The definitive moment came at the Bruins game when the crowd took away the National Anthem from the singer and roared it themselves. Several years ago I told my excellent editor in Washington, a fierce hockey fan, that we would win the Stanley Cup series against Vancouver against all odds because Vancouver in the third game had injured one of us. 

“We are bad people,” I said. “We are angry and unresolved.” And we will not be injured. We won 8 to nothing and went on to win the Cup. And that heart of Boston was experienced again at the Bruins game the other night. 

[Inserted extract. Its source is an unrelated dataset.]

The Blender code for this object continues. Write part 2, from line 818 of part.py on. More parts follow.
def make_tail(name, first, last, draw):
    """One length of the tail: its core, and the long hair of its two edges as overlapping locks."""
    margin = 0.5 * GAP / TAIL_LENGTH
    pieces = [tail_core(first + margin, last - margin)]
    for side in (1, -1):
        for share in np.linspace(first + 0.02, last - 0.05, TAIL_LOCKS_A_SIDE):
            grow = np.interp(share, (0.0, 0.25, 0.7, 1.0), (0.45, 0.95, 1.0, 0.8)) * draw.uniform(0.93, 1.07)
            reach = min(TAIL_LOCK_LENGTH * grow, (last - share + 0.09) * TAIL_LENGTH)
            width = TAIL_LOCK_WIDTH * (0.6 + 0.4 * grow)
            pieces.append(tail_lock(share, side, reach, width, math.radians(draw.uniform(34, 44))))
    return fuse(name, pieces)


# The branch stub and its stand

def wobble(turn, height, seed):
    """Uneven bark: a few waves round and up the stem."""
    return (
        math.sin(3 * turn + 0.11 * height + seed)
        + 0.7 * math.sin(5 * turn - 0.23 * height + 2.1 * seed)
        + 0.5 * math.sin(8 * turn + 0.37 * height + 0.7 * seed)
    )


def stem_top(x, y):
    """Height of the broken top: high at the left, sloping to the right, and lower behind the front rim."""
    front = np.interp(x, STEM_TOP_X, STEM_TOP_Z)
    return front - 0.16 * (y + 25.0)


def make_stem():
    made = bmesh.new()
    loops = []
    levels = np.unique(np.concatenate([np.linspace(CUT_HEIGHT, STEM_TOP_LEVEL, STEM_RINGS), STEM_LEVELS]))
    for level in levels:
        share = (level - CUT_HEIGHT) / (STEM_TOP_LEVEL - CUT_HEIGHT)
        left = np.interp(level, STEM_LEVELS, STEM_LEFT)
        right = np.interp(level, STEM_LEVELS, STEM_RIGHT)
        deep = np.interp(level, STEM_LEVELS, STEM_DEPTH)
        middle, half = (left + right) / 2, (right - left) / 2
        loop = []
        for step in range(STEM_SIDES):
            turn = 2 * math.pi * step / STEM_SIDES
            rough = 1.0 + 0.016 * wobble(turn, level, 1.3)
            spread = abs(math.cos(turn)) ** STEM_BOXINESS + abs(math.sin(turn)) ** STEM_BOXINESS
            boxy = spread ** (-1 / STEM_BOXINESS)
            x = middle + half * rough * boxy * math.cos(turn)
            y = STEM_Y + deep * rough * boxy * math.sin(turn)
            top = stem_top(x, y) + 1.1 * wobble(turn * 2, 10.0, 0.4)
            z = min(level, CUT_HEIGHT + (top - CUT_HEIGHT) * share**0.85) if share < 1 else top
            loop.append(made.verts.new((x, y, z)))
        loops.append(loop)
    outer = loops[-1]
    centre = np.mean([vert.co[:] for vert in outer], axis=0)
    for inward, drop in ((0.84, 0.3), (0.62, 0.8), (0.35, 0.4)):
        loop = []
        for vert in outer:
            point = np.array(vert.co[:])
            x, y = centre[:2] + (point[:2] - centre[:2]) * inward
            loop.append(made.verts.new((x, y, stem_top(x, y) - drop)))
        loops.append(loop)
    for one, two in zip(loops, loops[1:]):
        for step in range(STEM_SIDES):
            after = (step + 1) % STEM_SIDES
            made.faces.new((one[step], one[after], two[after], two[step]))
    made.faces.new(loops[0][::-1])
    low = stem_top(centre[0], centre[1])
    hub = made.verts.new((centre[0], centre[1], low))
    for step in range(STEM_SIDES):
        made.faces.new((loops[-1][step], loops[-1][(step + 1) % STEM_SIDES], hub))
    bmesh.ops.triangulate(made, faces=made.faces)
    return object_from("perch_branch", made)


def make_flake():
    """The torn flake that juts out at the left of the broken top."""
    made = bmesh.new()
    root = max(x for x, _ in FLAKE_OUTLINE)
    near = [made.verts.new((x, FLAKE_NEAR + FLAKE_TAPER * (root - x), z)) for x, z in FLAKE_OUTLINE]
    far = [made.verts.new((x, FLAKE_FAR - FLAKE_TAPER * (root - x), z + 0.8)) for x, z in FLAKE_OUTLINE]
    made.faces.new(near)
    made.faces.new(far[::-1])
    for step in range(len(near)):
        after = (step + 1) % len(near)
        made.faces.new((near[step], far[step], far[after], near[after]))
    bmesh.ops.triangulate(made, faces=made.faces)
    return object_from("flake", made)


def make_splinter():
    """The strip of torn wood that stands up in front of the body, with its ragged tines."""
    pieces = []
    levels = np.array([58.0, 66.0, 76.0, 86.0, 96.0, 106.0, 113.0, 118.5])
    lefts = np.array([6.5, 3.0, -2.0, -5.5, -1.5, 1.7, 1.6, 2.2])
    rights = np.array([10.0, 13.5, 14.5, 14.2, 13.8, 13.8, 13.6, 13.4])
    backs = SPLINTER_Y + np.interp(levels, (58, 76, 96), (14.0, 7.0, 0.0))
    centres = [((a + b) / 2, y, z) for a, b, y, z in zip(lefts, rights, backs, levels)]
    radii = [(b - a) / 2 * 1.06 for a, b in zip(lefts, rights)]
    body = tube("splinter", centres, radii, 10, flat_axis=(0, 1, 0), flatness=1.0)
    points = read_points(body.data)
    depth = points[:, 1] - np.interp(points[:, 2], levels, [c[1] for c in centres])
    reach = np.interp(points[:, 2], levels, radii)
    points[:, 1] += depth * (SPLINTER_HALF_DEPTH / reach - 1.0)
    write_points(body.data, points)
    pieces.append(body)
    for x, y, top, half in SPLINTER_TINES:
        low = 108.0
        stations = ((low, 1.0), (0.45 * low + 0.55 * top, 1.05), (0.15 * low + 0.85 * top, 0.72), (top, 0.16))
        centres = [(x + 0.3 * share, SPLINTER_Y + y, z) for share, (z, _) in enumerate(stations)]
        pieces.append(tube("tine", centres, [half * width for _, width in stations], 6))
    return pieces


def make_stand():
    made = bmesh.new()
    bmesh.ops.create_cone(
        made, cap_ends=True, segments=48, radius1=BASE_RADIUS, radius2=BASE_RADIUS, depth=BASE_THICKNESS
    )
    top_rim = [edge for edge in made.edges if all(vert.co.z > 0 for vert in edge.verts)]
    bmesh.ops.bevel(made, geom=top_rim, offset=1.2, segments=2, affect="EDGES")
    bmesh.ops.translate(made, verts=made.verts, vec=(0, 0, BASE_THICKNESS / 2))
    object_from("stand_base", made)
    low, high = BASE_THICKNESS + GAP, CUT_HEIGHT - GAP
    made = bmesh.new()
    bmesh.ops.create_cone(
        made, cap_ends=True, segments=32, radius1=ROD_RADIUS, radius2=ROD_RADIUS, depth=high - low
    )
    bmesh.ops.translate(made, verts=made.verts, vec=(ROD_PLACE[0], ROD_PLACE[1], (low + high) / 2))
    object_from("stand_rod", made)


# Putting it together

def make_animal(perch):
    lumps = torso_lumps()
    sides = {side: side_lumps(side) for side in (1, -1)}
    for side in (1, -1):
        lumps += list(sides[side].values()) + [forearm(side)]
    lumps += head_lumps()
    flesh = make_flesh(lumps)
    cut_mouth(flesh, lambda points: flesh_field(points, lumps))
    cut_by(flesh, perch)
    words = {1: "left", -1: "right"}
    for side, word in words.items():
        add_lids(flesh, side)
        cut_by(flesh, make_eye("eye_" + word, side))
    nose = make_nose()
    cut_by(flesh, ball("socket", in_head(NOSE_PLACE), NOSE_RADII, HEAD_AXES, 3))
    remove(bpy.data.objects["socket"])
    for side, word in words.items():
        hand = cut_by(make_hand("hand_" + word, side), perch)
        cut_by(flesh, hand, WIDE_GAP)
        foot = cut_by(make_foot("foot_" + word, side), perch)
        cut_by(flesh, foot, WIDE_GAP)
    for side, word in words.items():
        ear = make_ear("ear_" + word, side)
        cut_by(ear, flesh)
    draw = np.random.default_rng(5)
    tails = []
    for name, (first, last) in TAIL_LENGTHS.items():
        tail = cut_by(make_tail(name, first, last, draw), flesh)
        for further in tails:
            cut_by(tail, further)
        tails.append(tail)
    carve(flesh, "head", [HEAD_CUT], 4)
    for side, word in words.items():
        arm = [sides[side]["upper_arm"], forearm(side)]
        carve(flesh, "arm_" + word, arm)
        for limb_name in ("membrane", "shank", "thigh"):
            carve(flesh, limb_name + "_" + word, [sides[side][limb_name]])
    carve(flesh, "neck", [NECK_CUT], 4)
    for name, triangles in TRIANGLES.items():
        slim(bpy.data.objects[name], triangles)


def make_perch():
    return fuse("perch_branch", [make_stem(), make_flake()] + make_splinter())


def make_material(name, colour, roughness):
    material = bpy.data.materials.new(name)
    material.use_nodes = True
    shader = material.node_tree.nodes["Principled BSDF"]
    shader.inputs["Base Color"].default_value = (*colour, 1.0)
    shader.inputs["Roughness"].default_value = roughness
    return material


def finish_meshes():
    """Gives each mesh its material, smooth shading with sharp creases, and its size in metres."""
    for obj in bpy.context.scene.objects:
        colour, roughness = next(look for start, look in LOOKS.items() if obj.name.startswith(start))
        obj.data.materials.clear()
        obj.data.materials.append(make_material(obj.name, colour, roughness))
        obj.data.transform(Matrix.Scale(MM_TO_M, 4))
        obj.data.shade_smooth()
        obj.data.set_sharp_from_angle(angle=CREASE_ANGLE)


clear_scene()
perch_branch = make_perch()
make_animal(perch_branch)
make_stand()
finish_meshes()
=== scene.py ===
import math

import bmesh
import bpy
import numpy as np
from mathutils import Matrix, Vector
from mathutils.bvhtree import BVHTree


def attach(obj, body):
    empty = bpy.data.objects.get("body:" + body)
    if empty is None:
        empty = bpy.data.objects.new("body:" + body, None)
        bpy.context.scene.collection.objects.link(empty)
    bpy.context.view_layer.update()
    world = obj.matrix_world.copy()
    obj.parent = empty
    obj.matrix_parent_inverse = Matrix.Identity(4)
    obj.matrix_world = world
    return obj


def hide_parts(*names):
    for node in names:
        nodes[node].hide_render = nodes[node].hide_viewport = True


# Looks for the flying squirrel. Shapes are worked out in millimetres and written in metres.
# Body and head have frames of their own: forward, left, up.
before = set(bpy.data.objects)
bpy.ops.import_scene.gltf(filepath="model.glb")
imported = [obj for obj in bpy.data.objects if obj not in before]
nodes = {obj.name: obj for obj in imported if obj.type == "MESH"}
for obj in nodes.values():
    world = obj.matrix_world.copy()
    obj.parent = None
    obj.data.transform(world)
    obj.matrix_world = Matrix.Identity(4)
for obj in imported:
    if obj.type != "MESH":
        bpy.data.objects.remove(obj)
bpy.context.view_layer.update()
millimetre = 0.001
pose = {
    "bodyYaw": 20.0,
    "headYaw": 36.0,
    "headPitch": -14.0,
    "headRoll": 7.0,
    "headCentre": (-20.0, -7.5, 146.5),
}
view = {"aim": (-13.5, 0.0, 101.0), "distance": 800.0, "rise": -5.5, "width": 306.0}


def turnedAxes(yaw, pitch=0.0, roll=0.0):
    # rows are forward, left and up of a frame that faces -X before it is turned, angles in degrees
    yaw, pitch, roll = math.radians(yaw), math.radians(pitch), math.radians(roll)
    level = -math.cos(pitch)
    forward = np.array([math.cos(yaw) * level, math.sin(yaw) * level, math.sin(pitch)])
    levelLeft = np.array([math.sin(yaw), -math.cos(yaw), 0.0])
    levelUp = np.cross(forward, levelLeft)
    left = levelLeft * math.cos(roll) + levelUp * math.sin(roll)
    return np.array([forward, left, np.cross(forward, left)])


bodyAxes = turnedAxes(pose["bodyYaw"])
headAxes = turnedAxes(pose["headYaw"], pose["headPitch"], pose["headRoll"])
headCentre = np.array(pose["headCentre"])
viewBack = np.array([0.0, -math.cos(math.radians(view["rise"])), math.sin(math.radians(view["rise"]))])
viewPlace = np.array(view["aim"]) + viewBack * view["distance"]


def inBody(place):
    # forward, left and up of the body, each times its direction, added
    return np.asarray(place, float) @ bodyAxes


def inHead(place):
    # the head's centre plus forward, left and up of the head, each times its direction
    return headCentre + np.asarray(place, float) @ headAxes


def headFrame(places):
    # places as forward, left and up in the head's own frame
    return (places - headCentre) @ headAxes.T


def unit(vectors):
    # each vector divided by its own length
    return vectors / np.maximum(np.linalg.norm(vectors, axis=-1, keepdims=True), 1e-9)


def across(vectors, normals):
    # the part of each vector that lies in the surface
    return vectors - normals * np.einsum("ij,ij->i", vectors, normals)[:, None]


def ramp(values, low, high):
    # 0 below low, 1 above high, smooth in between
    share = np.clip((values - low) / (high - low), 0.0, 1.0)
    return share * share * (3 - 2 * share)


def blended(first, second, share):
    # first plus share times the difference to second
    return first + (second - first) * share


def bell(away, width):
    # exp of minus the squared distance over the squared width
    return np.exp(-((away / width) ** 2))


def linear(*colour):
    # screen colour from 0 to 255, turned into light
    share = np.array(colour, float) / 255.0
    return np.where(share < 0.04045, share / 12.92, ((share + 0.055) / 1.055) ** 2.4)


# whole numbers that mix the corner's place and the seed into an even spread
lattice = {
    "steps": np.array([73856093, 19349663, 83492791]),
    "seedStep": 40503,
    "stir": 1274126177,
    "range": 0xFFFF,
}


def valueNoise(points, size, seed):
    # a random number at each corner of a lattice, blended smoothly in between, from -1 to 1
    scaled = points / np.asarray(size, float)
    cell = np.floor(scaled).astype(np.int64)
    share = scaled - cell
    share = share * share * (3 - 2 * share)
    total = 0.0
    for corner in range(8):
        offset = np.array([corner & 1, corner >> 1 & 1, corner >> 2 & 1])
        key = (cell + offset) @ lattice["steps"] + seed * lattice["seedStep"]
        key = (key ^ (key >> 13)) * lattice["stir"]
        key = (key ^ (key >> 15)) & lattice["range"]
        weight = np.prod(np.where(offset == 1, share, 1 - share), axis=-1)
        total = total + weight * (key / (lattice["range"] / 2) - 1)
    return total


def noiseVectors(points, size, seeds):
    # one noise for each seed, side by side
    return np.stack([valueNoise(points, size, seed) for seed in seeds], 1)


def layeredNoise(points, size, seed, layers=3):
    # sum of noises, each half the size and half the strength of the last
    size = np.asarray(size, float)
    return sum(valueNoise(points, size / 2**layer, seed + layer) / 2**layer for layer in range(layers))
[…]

After 9/11, Americans, and liberals in particular, were not ready to defend themselves. They chose former Vermont Gov. Howard Dean, a nice man and a good man, but not the man to lead in a crisis like that. It was not a time to laugh; it was a time to kill. 

Gen. Wesley Clark was ready to lead but made no progress this side of Dixville Notch, last stop of Northern Yankee land. It was transference and it echoed through Boston politics in so many other ways, even until the Boston Marathon. We are getting ready now. We are almost there. And when we are there, we will turn to Wesley Clark and a few others (former Virginia Sen. Jim Webb, for example) — and David Petraeus.

Historic periods generally end with a general: Nelson, Washington, Grant, Eisenhower. From there the country returns to life. It is a manifestation of belief and confidence in being ready to do what needs to be done legally, constitutionally. But in life-threatening situations — those that threaten the soul as well — it is to do what is needed to survive. 

Patrick is shown to have courage and balance and the drive to do what needs to be done. He can be America’s man.